Bravissimo Roberto!!!
Grazie 😉
Roberto, visto che hai snobbato il mio commento con un “va’ che è meglio” e che non ho alcuna paura del tuo essere “caustico”, ribatto nuovamente, ancora più convinto di quanto ho scritto.
Non è presunzione pensare che Dio ha bisogno di noi, è umano. Non esiste amore al di fuori dello scambio, tra uomo e donna (lo dico da Marito), tra padre e figlio (lo dico da padre), tra Dio e l’uomo (lo dico da Cristiano Cattolico).
Le tue parole ricordano quel canto che recita “che cosa resta [dell’uomo, n.d.r.] perché te ne curi”: è insopportabile questo volersi sminuire al cospetto di Dio. La vedo come una semplice pulizia della propria coscienza, necessaria a giustificare la presunzione verso gli altri (che non sono Dio) propria di quelli come te, i quali per esprimere un concetto hanno bisogno di mille righe.

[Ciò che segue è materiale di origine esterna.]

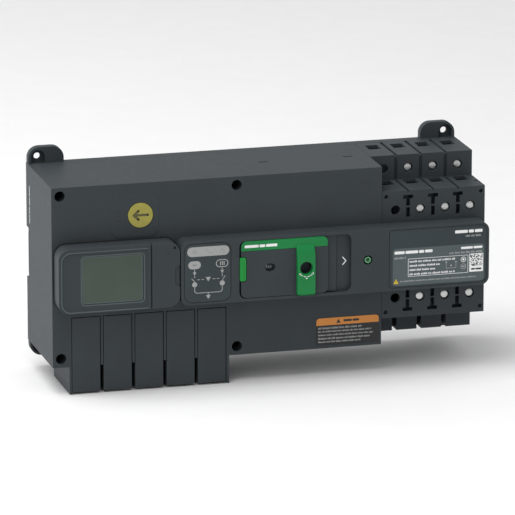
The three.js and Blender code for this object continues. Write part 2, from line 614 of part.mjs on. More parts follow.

non mi sembra che ti volesse snobbare, comunque non è questione di “pulizia della propria coscienza” come dici tu, ma di presa di coscienza di ciò che siamo, creature del Padre, con cui certamente vuole instaurare un rapporto di amore, ma in cui solo Lui da, e io ricevo gratuitamente, non do nulla a Dio. Santa Caterina o non mi ricordo più bene chi diceva:”Sono nulla, più il peccato”. Ribadisco, e aggiungo “affidiamo i nostri peccati a Dio, e desideriamo veramente non peccare più tramite la Sua grazia”.